Goal: Reproduce exactly the opening lines of the listing, stopping after the line that contains "kick_sheets = 3; // [2:1:5]" and including it.

————————

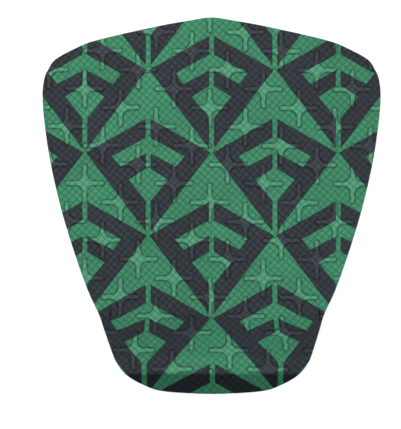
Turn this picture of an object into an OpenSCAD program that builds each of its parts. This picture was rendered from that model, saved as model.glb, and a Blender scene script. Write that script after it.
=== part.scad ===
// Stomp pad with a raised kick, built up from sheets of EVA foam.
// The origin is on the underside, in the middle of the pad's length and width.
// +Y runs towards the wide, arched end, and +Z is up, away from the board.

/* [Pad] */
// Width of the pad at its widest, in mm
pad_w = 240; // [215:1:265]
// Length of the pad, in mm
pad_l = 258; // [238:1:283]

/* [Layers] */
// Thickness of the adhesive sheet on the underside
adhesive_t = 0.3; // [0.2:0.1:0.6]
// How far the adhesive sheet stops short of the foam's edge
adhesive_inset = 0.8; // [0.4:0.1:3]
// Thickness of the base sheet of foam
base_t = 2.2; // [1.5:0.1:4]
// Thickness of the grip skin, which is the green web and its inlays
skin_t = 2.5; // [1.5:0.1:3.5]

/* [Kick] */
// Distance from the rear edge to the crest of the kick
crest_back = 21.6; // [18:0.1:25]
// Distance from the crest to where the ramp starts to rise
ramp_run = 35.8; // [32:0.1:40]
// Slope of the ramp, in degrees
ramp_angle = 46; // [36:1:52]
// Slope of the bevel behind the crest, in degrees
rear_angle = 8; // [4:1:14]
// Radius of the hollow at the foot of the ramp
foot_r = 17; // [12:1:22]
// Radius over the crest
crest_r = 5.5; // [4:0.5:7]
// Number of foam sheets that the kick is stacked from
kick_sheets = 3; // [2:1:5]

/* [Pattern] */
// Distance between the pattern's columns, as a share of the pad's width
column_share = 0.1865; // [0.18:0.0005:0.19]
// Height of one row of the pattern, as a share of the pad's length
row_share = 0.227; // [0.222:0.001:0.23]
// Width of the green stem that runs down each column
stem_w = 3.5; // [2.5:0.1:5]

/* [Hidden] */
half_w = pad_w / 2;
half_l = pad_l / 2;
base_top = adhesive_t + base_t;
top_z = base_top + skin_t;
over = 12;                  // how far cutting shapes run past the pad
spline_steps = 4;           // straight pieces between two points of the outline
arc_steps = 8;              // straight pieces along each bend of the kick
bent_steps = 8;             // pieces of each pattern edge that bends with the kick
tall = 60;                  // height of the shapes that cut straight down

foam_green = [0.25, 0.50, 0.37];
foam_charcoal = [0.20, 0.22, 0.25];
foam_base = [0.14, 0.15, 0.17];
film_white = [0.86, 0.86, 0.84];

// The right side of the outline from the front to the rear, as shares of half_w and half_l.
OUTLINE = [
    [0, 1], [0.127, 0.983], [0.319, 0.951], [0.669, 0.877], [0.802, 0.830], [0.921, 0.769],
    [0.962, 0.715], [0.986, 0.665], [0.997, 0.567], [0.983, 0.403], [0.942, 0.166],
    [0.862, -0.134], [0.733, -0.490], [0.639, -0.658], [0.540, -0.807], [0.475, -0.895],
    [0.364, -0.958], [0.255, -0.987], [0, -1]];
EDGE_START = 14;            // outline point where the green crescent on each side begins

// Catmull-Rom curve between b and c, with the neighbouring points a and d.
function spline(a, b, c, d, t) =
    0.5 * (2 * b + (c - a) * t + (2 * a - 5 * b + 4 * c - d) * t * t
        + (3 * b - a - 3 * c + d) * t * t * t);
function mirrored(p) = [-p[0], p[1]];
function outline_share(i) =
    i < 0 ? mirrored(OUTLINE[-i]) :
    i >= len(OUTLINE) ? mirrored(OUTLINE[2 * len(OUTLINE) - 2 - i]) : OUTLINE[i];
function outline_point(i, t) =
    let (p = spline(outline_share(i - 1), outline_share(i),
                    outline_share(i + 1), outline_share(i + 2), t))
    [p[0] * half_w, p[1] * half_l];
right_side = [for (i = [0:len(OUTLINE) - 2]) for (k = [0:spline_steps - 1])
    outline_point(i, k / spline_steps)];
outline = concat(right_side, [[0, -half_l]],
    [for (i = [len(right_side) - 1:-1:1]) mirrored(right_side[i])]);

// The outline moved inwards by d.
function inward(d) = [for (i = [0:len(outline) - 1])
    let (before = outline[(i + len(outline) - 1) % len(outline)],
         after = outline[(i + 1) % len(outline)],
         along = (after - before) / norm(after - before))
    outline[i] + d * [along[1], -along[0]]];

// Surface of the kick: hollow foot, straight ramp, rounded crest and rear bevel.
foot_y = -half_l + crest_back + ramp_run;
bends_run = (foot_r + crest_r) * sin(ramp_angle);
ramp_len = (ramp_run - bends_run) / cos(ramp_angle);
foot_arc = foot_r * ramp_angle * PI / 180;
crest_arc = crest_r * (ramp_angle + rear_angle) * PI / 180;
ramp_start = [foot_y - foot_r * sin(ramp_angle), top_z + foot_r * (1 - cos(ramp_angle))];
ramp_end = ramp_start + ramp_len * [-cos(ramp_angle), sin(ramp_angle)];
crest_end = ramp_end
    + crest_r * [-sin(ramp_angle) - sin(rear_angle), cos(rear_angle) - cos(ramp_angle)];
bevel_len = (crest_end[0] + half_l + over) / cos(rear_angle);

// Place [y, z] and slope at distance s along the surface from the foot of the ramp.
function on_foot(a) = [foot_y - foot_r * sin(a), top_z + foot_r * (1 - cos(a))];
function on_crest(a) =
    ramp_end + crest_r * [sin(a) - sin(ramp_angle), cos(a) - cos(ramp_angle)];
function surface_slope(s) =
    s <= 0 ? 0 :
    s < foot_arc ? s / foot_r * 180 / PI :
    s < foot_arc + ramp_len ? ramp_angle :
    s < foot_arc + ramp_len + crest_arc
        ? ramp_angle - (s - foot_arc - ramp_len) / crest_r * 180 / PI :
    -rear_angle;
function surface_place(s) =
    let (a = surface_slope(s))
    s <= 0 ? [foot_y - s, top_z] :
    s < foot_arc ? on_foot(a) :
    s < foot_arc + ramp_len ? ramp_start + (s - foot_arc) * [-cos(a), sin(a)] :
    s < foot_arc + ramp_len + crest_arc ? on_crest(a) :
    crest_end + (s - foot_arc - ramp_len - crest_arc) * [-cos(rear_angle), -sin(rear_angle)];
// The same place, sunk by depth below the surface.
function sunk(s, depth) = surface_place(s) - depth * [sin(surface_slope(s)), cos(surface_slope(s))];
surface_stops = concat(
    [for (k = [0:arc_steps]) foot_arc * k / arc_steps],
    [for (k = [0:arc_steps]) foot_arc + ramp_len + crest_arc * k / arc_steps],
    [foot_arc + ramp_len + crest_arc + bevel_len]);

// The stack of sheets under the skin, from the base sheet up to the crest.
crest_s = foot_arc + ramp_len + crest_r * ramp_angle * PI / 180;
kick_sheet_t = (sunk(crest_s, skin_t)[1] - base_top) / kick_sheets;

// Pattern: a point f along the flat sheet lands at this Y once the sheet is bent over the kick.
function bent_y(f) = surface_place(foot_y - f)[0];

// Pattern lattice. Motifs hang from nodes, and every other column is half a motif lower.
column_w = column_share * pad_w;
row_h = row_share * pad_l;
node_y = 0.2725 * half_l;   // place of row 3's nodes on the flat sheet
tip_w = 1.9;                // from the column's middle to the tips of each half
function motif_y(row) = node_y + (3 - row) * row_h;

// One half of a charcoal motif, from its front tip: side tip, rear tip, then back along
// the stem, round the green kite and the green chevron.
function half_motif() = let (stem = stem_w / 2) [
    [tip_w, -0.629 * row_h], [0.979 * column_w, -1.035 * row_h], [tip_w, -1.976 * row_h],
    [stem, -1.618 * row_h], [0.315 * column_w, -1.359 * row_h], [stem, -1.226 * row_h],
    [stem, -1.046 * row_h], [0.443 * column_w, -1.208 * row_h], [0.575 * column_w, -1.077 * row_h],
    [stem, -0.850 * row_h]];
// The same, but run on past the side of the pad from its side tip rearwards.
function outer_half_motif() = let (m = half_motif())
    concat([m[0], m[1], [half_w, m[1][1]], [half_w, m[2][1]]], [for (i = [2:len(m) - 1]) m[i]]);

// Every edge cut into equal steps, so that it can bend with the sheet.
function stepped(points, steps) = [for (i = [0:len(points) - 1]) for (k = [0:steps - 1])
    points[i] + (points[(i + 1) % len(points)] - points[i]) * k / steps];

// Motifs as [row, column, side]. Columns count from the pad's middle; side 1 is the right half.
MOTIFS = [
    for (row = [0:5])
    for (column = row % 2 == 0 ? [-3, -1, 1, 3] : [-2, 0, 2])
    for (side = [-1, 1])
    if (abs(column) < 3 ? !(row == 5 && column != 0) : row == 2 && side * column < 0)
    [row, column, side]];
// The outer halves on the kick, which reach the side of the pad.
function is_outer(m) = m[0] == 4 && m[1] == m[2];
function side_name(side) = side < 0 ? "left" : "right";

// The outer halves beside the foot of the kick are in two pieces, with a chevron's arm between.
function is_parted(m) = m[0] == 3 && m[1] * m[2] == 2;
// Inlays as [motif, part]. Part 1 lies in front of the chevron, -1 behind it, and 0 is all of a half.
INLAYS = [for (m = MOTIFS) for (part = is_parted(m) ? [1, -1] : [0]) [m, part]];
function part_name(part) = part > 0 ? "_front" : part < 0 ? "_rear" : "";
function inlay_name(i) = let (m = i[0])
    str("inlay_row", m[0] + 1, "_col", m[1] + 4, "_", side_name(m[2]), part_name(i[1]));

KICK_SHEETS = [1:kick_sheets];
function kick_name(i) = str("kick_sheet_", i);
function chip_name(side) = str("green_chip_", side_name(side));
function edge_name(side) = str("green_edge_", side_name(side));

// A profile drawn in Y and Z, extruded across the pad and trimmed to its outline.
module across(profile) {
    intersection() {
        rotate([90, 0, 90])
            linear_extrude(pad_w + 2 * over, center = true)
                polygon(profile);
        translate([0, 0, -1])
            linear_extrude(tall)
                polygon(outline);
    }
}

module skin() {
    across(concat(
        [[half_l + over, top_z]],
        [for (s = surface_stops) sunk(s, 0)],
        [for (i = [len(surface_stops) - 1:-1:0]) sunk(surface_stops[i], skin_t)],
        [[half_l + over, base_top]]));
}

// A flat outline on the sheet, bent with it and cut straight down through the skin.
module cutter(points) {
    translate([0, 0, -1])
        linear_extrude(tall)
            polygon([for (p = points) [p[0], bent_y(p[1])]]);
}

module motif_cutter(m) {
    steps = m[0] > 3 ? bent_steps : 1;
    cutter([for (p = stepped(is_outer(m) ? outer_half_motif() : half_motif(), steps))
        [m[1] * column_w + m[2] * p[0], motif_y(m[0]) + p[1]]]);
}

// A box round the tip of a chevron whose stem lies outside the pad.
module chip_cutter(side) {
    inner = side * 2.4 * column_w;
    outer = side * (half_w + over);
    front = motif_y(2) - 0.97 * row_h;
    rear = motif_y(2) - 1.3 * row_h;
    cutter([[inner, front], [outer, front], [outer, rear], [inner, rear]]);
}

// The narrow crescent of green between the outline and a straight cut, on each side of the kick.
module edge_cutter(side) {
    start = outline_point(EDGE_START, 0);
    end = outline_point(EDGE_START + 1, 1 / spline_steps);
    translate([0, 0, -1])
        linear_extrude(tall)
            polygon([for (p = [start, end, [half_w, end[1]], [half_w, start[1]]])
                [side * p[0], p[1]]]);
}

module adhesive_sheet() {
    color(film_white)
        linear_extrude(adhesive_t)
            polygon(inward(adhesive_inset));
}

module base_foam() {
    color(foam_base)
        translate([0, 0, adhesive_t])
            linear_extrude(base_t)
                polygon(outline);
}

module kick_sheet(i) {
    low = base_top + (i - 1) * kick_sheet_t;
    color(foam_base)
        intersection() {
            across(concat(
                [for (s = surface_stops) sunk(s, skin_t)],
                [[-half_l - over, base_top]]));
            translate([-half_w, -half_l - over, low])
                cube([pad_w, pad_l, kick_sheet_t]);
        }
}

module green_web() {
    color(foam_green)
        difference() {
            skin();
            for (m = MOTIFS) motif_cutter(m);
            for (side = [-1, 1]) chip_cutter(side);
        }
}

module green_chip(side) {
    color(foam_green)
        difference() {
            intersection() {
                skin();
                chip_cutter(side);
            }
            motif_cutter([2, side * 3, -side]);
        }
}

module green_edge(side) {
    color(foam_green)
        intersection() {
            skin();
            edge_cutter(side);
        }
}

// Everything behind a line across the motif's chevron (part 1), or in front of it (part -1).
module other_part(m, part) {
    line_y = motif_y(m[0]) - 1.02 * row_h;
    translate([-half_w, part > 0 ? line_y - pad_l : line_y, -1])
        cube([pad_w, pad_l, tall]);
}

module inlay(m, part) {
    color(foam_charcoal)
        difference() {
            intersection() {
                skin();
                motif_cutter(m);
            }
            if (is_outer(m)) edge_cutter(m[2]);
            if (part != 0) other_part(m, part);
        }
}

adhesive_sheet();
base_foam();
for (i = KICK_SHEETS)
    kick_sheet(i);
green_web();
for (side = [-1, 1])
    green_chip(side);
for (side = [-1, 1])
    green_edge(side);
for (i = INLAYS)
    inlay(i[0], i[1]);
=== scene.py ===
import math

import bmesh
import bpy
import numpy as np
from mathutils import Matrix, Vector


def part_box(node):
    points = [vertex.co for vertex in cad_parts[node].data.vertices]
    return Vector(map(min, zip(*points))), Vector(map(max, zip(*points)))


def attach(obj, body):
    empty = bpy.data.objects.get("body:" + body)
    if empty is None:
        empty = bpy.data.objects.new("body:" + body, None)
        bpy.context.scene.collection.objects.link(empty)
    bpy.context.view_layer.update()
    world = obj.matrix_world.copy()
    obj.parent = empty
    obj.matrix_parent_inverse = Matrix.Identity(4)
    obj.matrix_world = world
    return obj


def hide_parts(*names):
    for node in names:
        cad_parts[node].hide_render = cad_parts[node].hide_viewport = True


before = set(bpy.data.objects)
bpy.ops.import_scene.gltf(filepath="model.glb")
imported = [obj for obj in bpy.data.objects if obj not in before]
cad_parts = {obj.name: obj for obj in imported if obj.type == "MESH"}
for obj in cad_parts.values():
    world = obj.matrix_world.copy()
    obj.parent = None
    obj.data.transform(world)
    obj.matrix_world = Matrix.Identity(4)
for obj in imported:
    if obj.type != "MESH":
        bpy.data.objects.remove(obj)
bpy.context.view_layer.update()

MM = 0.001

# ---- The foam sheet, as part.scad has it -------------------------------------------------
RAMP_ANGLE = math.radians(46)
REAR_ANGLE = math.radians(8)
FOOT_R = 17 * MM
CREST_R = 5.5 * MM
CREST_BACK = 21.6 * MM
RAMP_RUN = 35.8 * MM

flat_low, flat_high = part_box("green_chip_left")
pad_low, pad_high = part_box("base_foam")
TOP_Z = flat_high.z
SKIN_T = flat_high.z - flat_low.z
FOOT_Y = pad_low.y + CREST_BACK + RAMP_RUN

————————

Task answer:
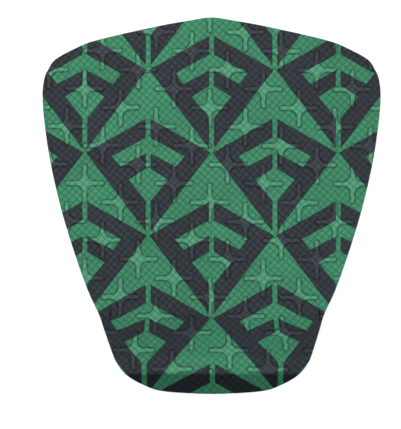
Turn this picture of an object into an OpenSCAD program that builds each of its parts. This picture was rendered from that model, saved as model.glb, and a Blender scene script. Write that script after it.
=== part.scad ===
// Stomp pad with a raised kick, built up from sheets of EVA foam.
// The origin is on the underside, in the middle of the pad's length and width.
// +Y runs towards the wide, arched end, and +Z is up, away from the board.

/* [Pad] */
// Width of the pad at its widest, in mm
pad_w = 240; // [215:1:265]
// Length of the pad, in mm
pad_l = 258; // [238:1:283]

/* [Layers] */
// Thickness of the adhesive sheet on the underside
adhesive_t = 0.3; // [0.2:0.1:0.6]
// How far the adhesive sheet stops short of the foam's edge
adhesive_inset = 0.8; // [0.4:0.1:3]
// Thickness of the base sheet of foam
base_t = 2.2; // [1.5:0.1:4]
// Thickness of the grip skin, which is the green web and its inlays
skin_t = 2.5; // [1.5:0.1:3.5]

/* [Kick] */
// Distance from the rear edge to the crest of the kick
crest_back = 21.6; // [18:0.1:25]
// Distance from the crest to where the ramp starts to rise
ramp_run = 35.8; // [32:0.1:40]
// Slope of the ramp, in degrees
ramp_angle = 46; // [36:1:52]
// Slope of the bevel behind the crest, in degrees
rear_angle = 8; // [4:1:14]
// Radius of the hollow at the foot of the ramp
foot_r = 17; // [12:1:22]
// Radius over the crest
crest_r = 5.5; // [4:0.5:7]
// Number of foam sheets that the kick is stacked from
kick_sheets = 3; // [2:1:5]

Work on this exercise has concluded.